I'm trying to build a tf.data
pipeline, ultimately to compute skipgrams, but I get an error
NotImplementedError: Cannot convert a symbolic Tensor (cond/Identity:0) to a numpy array.
This error may indicate that you're trying to pass a Tensor to a NumPy call, which is not supported
My pipeline:
text_vector_ds = (
text_ds
.batch(1024)
.map(vectorize_layer)
.map(my_func)
)
where
text_ds = tf.data.TextLineDataset(file)
vectorize_layer = tensorflow.keras.layers.experimental.preprocessing.TextVectorization(
standardize='lower_and_strip_punctuation',
max_tokens=4096,
output_mode='int',
output_sequence_length=5)
class MyFunc():
def _make_fat_diagonal(self, size: int) -> tf.Tensor:
fat_ones = tf.linalg.band_part(
tf.ones([size,size], dtype=tf.int64),
num_lower=self.window,
num_upper=self.window
)
return tf.linalg.set_diag(fat_ones, tf.zeros(size, dtype=tf.int64))
def __call__(self, input):
# Ensure the input is rank 2
if tf.rank(input) == 1:
input = tf.expand_dims(input, axis=0)
input_shape = tf.shape(input)
num_input_cols = input_shape[1]
return = self._make_fat_diagonal(num_input_cols)
my_func = MyFunc()
A partial stacktrace is
../testw2v/skipgram/skipgram.py:333 _make_fat_diagonal *
fat_ones = tf.linalg.band_part(
/opt/conda/envs/emb2/lib/python3.7/site-packages/tensorflow/python/util/dispatch.py:201 wrapper **
return target(*args, **kwargs)
/opt/conda/envs/emb2/lib/python3.7/site-packages/tensorflow/python/ops/array_ops.py:3120 ones
output = _constant_if_small(one, shape, dtype, name)
/opt/conda/envs/emb2/lib/python3.7/site-packages/tensorflow/python/ops/array_ops.py:2804 _constant_if_small
if np.prod(shape) < 1000:
<__array_function__ internals>:6 prod
/opt/conda/envs/emb2/lib/python3.7/site-packages/numpy/core/fromnumeric.py:3031 prod
keepdims=keepdims, initial=initial, where=where)
/opt/conda/envs/emb2/lib/python3.7/site-packages/numpy/core/fromnumeric.py:87 _wrapreduction
return ufunc.reduce(obj, axis, dtype, out, **passkwargs)
/opt/conda/envs/emb2/lib/python3.7/site-packages/tensorflow/python/framework/ops.py:855 __array__
" a NumPy call, which is not supported".format(self.name))
NotImplementedError: Cannot convert a symbolic Tensor (cond/Identity:0) to a numpy array.
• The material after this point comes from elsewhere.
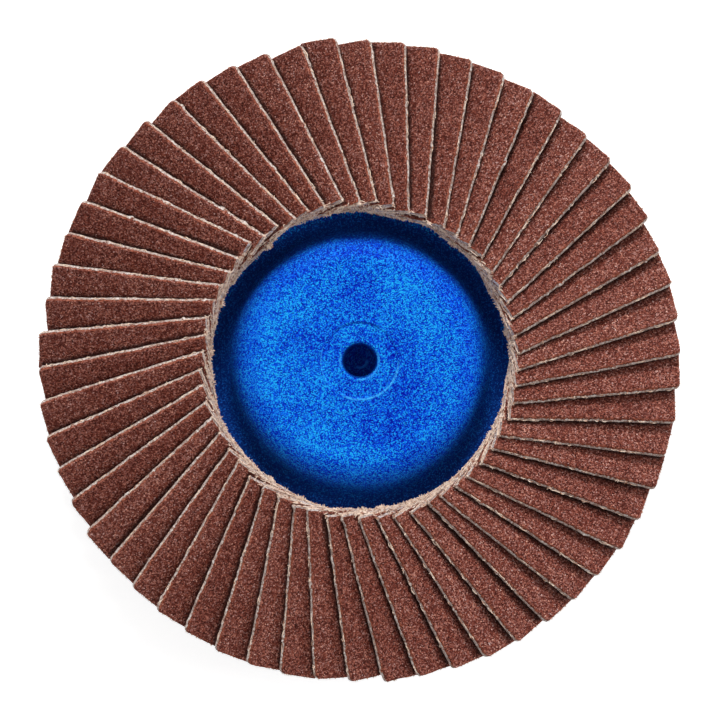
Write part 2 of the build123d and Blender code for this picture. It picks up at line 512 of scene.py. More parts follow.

This error may indicate that you're trying to pass a Tensor to a NumPy call, which is not supported
I suppose that it doesn't like extracting a dimension to run _make_fat_diagonal()
, although I'm not sure how else I would express this. Outside of a pipeline the function works just fine on individual elements of the text_ds
dataset. As you can see I'm careful to only use Tensorflow methods.
What's the correct approach?